Berkeley Daily Planet
Weekend, July 20-21, 2002
Page 4

Family values best learned from family

To the Editor:
A recently drafted ordinance regulating the hours during which Community Cable TV can air so-called indecent material is coming before the City Council for a first reading on July 23. This unconstitutional legislation should be defeated in accordance with Councilmember Spring's recommendation.

I understand and sympathize with the goal of making sure our youth are exposed to positive values, but as a licensed Marriage Family Therapist, I am convinced that this is done most effectively through honest and clear communication within the family, not through misguided government intervention. The resources which would be required to administer the proposed ordinance would much better be spent on social programs to address the many unmet needs of families in distress in our community.
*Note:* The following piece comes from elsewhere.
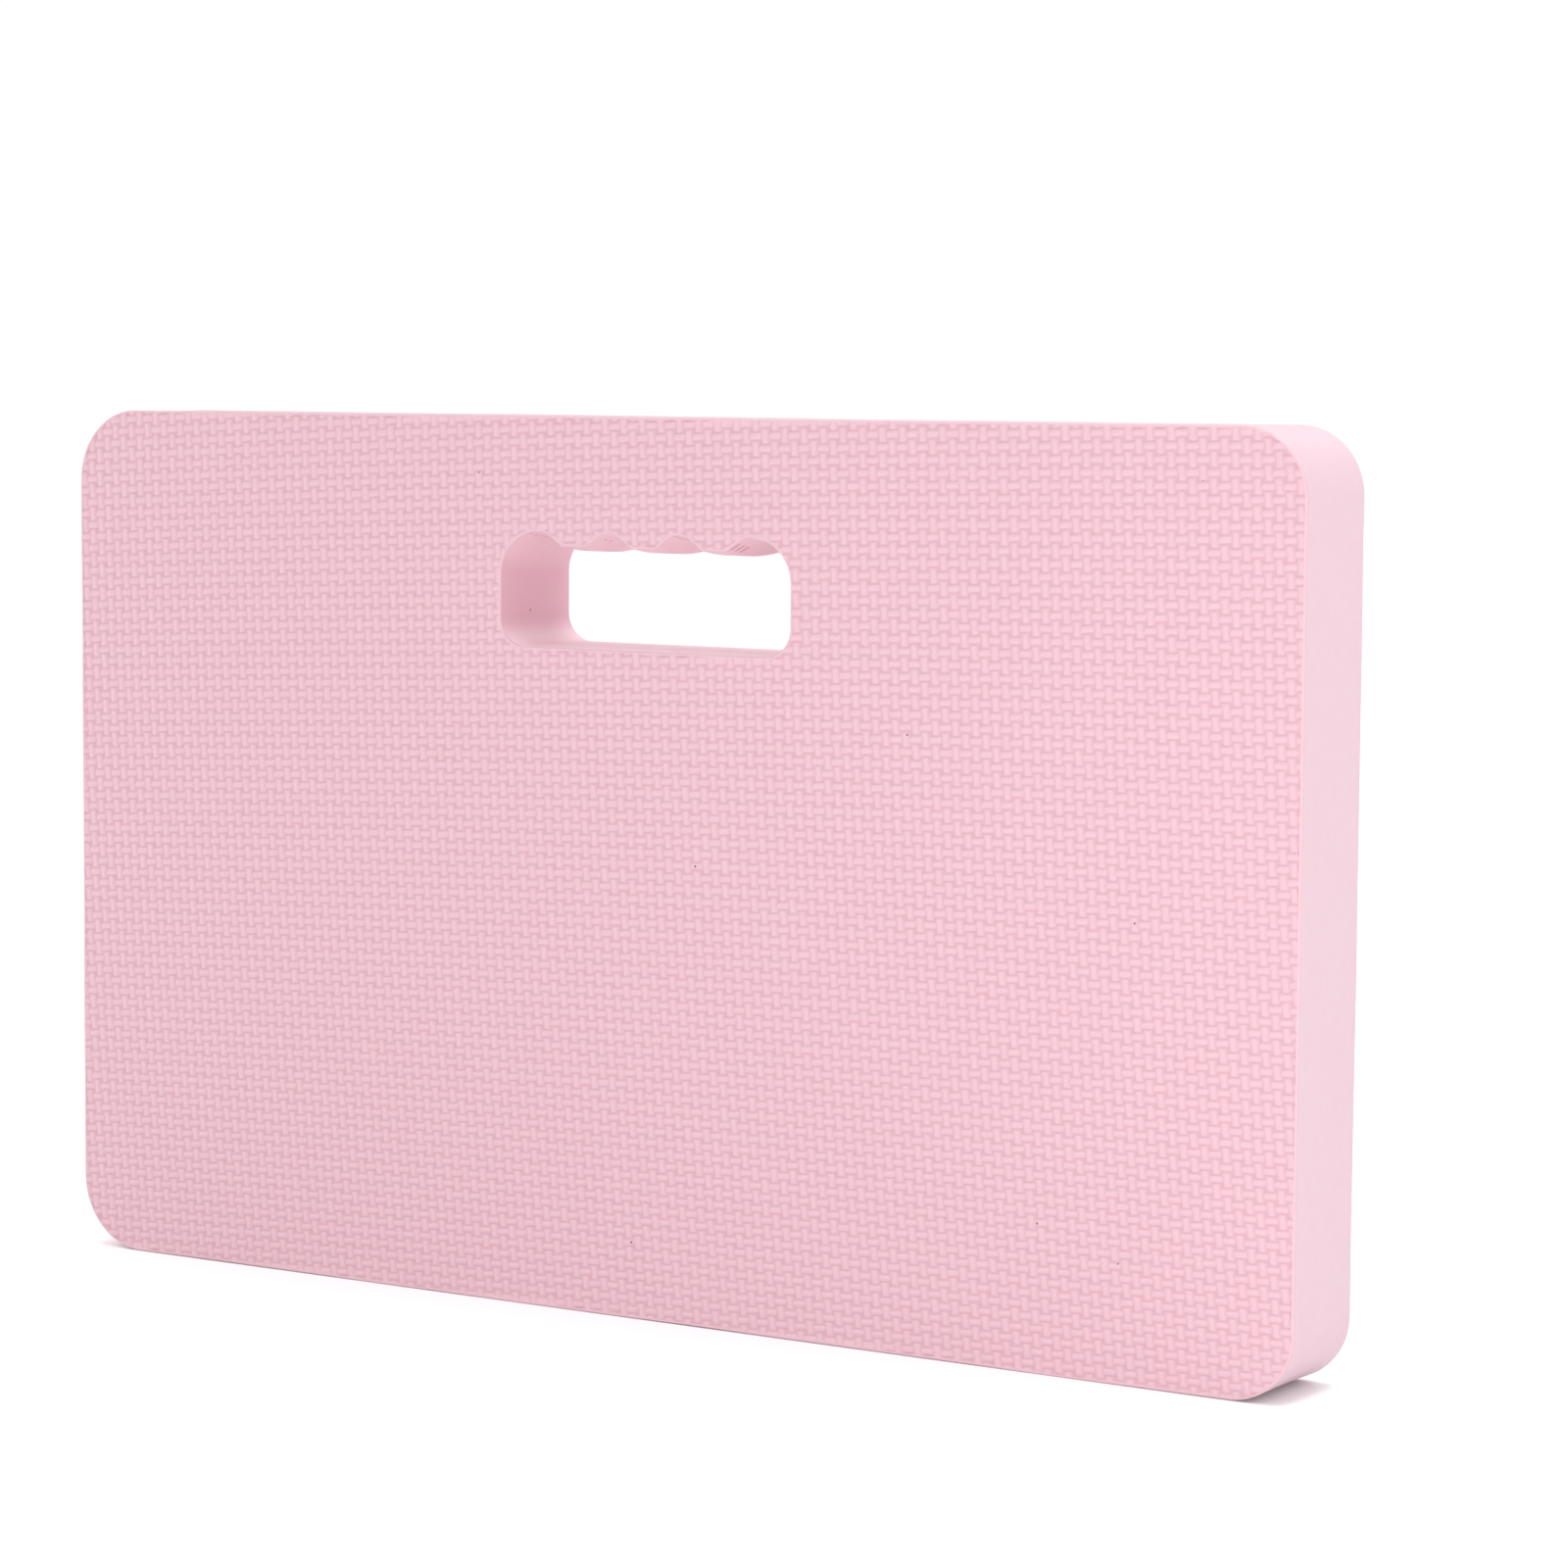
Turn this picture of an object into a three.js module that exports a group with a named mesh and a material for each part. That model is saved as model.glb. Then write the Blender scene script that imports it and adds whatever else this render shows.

While some may find the material on certain shows currently airing after 10 p.m. to be unsavory, our biggest responsibility if we value free speech is to defend freedom of expression even of views we personally disagree with. Indeed, this is when we must be especially vigilant to ensure that our personal reactions do not get in the way of the reasonable exercise of our fellow citizens' first amendment rights.
Noted civil liberties attorney Jim Chanin has pointed out serious constitutional problems with the proposed ordinance, and he has made it clear that if the City of Berkeley passes such legislation it will be challenged in the courts, leading to costly litigation. In these times of fiscal constraints on the City budget, it is more imperative than ever that we use our resources wisely.

Berkeley councilmembers should spare the City from unnecessary and costly litigation and from the embarrassment of legislating some of the most conservative standards in the nation at a time when all our civil liberties are under attack due to the actions of right-wing Attorney General John Ashcroft. They should stand in Berkeley's proud tradition of free speech and vote No on the proposed ordinance.